Aim -> Print the first line of the material below and each line after it, exactly as written, ending with the line that contains "rounding_steps = 3".

[3D code data]
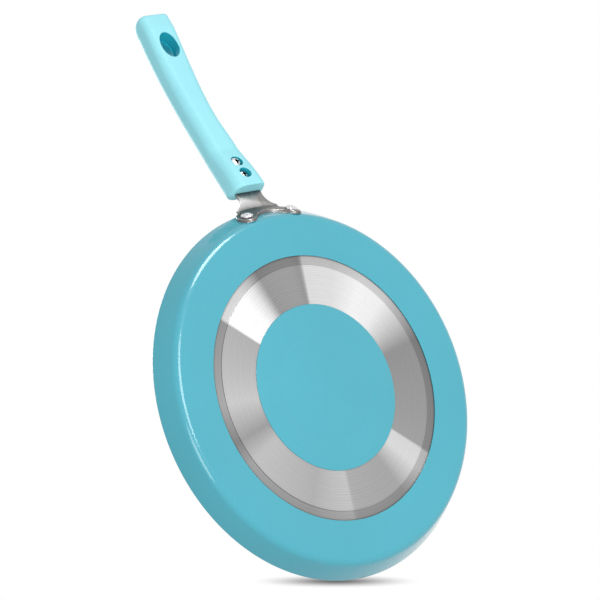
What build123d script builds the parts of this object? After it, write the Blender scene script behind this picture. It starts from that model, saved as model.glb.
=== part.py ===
from build123d import *
from collections import namedtuple
from math import asin, atan, cos, degrees, pi, radians, sin, sqrt, tan
import os

# Dosa tawa: a shallow pressed aluminium griddle with a riveted steel bracket
# and a moulded handle. Origin at the centre of the base, on the plane that it
# stands on; +Z towards the cooking side, +X along the handle. Millimetres.

# Griddle
rim_radius = 140.2           # before the rim's edges are broken
pan_height = 17.7
base_thickness = 3.6
wall_thickness = 2.8
wall_flare = 27.5            # degrees that the wall leans out from upright
corner_radius = 7.0          # outside, between base and wall
inner_corner_radius = 5.0
rim_chamfer = 0.4
rounding_steps = 3           # cone bands that make up a rounded corner

# Bare turned ring under the base, cut a little below the paint
ring_inner_radius = 62.4
ring_step_radius = 92.5
ring_outer_radius = 99.5
ring_depth = 0.25
ring_outer_depth = 0.5

# Bracket of formed sheet
sheet = 2.0
flange_gap = 0.1             # paint between the wall and the flange
rivet_angle = 8.8            # degrees each side of the handle
rivet_height = 8.0
lobe_radius = 7.4
arch_height = 9.6            # lower edge of the flange midway between the rivets
shoulder_inset = 1.8         # the flange narrows by this each side above the rivets
shoulder_radius = 1.5
tongue_rise = 21.0           # degrees above the base
tongue_width = 22.6
bend_height = 18.6           # where the outside of the flange meets the tongue
bend_radius = 2.5            # inside of the bend
neck_length = 14.5           # from the bend to the handle
tongue_insert = 33.0         # length inside the handle
flare_radius = 12.0          # hollow corners where the tongue widens
flare_start = 0.8            # how far before the bend the flare begins
bend_spare = 12.0            # raw sheet past the bend, trimmed off again
end_corner = 4.0             # corners of the tongue's hidden end

# Rivets
rivet_shank_radius = 2.6
rivet_head_radius = 4.6
rivet_head_height = 3.0
rivet_head_edge = 1.2
head_steps = 3               # cone bands in its dome; a screw has one less
rivet_inner_radius = 4.3
rivet_inner_height = 1.0
rivet_seat = 0.2             # room under the inner head for the curve of the wall
rivet_clearance = 0.1

# Handle, measured from its mouth. Low and high are levels above the underside
# of the tongue, square to it. The underside is narrower by the draft each side.
Station = namedtuple("Station", "along width low high draft")
mouth = Station(0.0, width=33.8, low=-9.6, high=9.8, draft=3.4)
pad = Station(37.0, width=30.0, low=-4.8, high=12.4, draft=2.2)
waist = Station(72.0, width=27.6, low=-3.9, high=14.0, draft=2.2)
butt = Station(150.0, width=31.2, low=-13.2, high=6.2, draft=2.2)
droop = 1.75                 # power of the curve by which the grip bends down
mouth_round = 2.6            # edge of the end face, above and beside
mouth_low_round = 0.5        # and below
mouth_steps = (0, 0.3)       # shares of it where sections stand
station_spacing = 12.0       # between the sections that shape it
tip_steps = 4
tip_length = 12.5            # rounded end beyond the butt
tip_side_radius = 3.0
tip_low_radius = 1.5
tip_high_radius = 10.0
low_corner = 8.5             # corners of the section
high_corner = 6.5
corner_share = 0.96          # most of the height that the corners may take up
section_steps = 4            # flat bands that make up each of them

# Hang hole through the grip
hole_at = 134.5
hole_width, hole_length = 11.4, 23.0
hole_step = 1.1              # the upper half is narrower by this all round
hole_step_level = 0.0

# Screws from below, each on a spring washer, into brass inserts
screw_at = {"inner": 12.0, "outer": 24.0}
screw_shank_radius = 2.0
screw_head_radius = 4.0
screw_head_height = 2.3
screw_head_edge = 0.9
cross_width, cross_length, cross_depth = 1.3, 4.6, 1.5
washer_thickness = 0.9
washer_radius = 3.7
washer_gap = 0.8
counterbore_radius = 4.75
counterbore_floor = -2.8
screw_clearance = 0.3
insert_radius = 3.4
insert_length = 4.6
insert_play = 0.05
slot_clearance = 0.3

flare = radians(wall_flare)
rise = radians(tongue_rise)
through = rim_radius         # past any one piece, for cutting tools
far = 8 * through            # past all of them


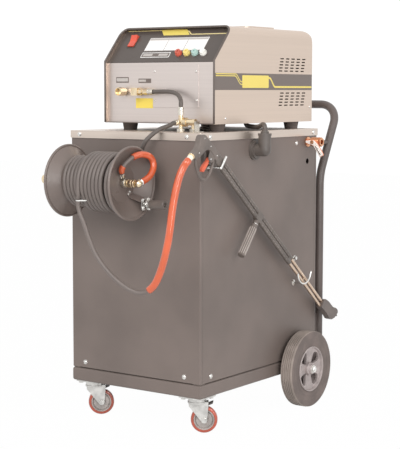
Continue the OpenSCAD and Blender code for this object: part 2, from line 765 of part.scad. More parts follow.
module brass_fittings() color("#d1b474") place() {
    // inlet stub with the shoulder that keeps the swivel nut on
    translate([inlet_x, 0, pump_z]) {
        y_rod(9, port_y - 3, crank_y - 110);
        y_rod(12, port_y - 3, port_y - 0.2);
    }
    // outlet elbow and its adapters
    translate([outlet_x, 0, pump_z]) {
        y_rod(9, port_y, crank_y - 110);
        translate([-15, port_y - 15, -15]) cube([30, 30, 30]);
    }
    translate([outlet_x, port_y, pump_z]) {
        x_hex(22, 15, 32);
        x_rod(9, 32, 40);
        x_hex(19, 40, 58);
    }
    // tee manifold on two nipples
    translate([0, tee_y, tee_z]) {
        x_rod(12.6, tee_x - 4, tee_x + nipple_gap + 10);
        x_hex(30, tee_x + 12, tee_x + 30);
        translate([tee_x - 4, 0, 0]) sphere(r = 13);
    }
    rod(tee_port, feed_start + 0.56 * (tee_port - feed_start), 9);
    for (x = [tee_x, tee_x + nipple_gap]) translate([x, tee_y, lid_z + 12]) cylinder(r = 8, h = 30);
    translate([tee_x, tee_y, tee_z]) cylinder(r = 9, h = 26);
    // fixed half of the reel's swivel
    translate([0, reel_y, reel_z]) difference() {
        union() {
            x_rod(17, swivel_x - 15, bearing_x);
            translate([swivel_x, 0, 0]) y_rod(9, 0, 33);
        }
        x_rod(shaft_r + run, swivel_x - 1, bearing_x + 1);
    }
}

// hose routes, chosen by hand: points relative to the port, the tee and the reel's axis
jumper = [
    [-15, port_y, pump_z], [4, port_y, pump_z], [38, port_y, pump_z + 1], [73, 139, pump_z - 1],
    [104, 133, pump_z - 10], [127, 121, pump_z - 28], [140, 107, pump_z - 47],
    [tee_x, tee_y, tee_z + 74], [tee_x, tee_y, tee_z + 56]
];
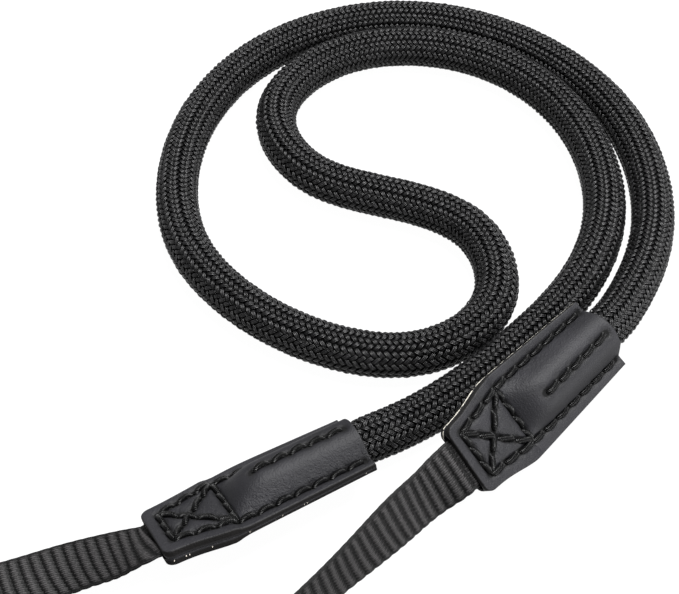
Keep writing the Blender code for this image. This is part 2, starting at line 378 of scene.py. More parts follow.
def grid_faces(rows, columns, start=0, close_rows=False, close_columns=False):
    """Quads of a grid of points numbered row by row."""
    i = np.arange(rows if close_rows else rows - 1)
    j = np.arange(columns if close_columns else columns - 1)
    i, j = np.meshgrid(i, j, indexing="ij")
    i, j = i.ravel(), j.ravel()
    below, beside = (i + 1) % rows, (j + 1) % columns
    corners = (i * columns + j, below * columns + j, below * columns + beside, i * columns + beside)
    return start + np.stack(corners, axis=1)


# Tabs

def tab_seams(name):
    """Seams of a tab in its own plane. Columns: from, to, count of stitches."""
    mirror = -1.0 if name == "left" else 1.0
    end_long, end_other, cross_long, cross_other = BOX_CORNERS[name]
    mouth_long, mouth_other = SEAM_MOUTH, (SEAM_MOUTH[0], -SEAM_MOUTH[1])
    rows = (
        (cross_long, mouth_long, 7),
        ((SHORT_SEAM[0], 0.0), (SHORT_SEAM[1], 0.0), 5),
        (cross_other, mouth_other, 7),
        (end_long, cross_long, 3),
        (end_other, cross_other, 3),
        (end_other, end_long, 3),
        (cross_other, cross_long, 4),
        (end_long, cross_other, 4),
        (end_other, cross_long, 4),
    )
    flip = np.array((1.0, mirror)) * MM
    return [(np.array(start) * flip, np.array(end) * flip, count) for start, end, count in rows]


def tab_matrix(tab):
    _, place, roll, pitch, yaw, _ = tab
    turn = Euler([math.radians(angle) for angle in (roll, pitch, yaw)], "XYZ").to_matrix().to_4x4()
    return Matrix.Translation(Vector(place) * MM) @ turn


def to_world(tab, points):
    matrix = np.array(tab_matrix(tab))
    return points @ matrix[:3, :3].T + matrix[:3, 3]


# Columns: share of the length before the cross line, share of the way to the full width
TAB_WIDENING = np.array((
    (0.00, 0.00),
    (0.30, 0.08),
    (0.55, 0.42),
    (0.80, 0.86),
    (1.00, 1.00),
))


def plain_half_width(x):
    """Half of a tab's width before its corners are rounded."""
    share = np.clip(x / CROSS_LINE, 0.0, 1.0)
    shares, ways = TAB_WIDENING.T
    slopes = np.gradient(ways, shares)
    i = np.clip(np.searchsorted(shares, share) - 1, 0, len(shares) - 2)
    span = shares[i + 1] - shares[i]
    t = (share - shares[i]) / span
    way = ((2 * t ** 3 - 3 * t ** 2 + 1) * ways[i] + (t ** 3 - 2 * t ** 2 + t) * span * slopes[i]
           + (3 * t ** 2 - 2 * t ** 3) * ways[i + 1] + (t ** 3 - t ** 2) * span * slopes[i + 1])
    half = TAB_END_WIDTH / 2 + (TAB_CROSS_WIDTH - TAB_END_WIDTH) / 2 * way
    past = np.clip((x - CROSS_LINE) / (TAB_LENGTH - CROSS_LINE), 0.0, 1.0)
    return half + (TAB_MOUTH_WIDTH - TAB_CROSS_WIDTH) / 2 * past


def tab_half_width(x):
    """Half of a tab's width, with its widest place and its corners at the webbing's end rounded."""
    soft = 2.2 * MM
    beside = plain_half_width(x - soft) + plain_half_width(x + soft)
    half = 0.25 * beside + 0.5 * plain_half_width(x)
    short = np.clip(TAB_CORNER_RADIUS - x, 0.0, TAB_CORNER_RADIUS)
    return half - TAB_CORNER_RADIUS + np.sqrt(TAB_CORNER_RADIUS ** 2 - short ** 2)


TUNNEL_RADIUS = ROPE_DIAMETER / 2 * ROPE_SQUEEZE + CLEARANCE
TUNNEL_START = TAB_LENGTH - ROPE_INSIDE_TAB - CLEARANCE - TUNNEL_SLOPE


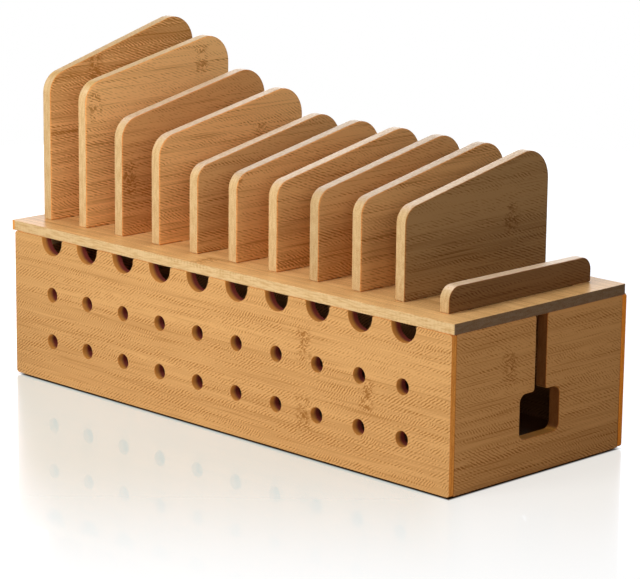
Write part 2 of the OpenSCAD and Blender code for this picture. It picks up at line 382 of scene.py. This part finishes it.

Solution for this problem ->
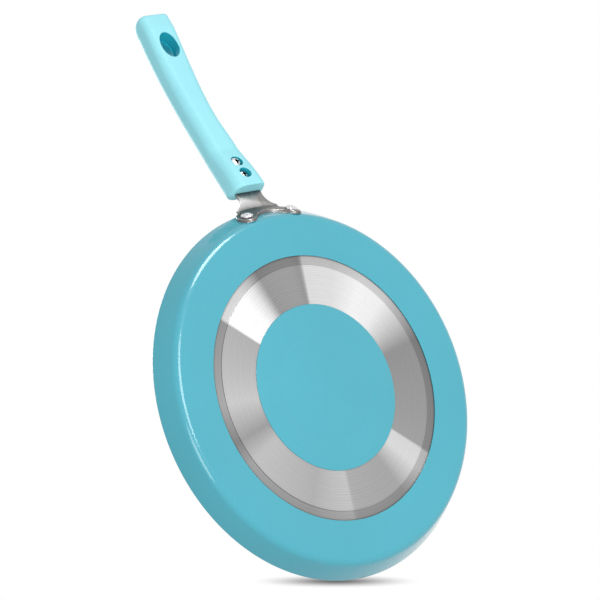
What build123d script builds the parts of this object? After it, write the Blender scene script behind this picture. It starts from that model, saved as model.glb.
=== part.py ===
from build123d import *
from collections import namedtuple
from math import asin, atan, cos, degrees, pi, radians, sin, sqrt, tan
import os

# Dosa tawa: a shallow pressed aluminium griddle with a riveted steel bracket
# and a moulded handle. Origin at the centre of the base, on the plane that it
# stands on; +Z towards the cooking side, +X along the handle. Millimetres.

# Griddle
rim_radius = 140.2           # before the rim's edges are broken
pan_height = 17.7
base_thickness = 3.6
wall_thickness = 2.8
wall_flare = 27.5            # degrees that the wall leans out from upright
corner_radius = 7.0          # outside, between base and wall
inner_corner_radius = 5.0
rim_chamfer = 0.4
rounding_steps = 3           # cone bands that make up a rounded corner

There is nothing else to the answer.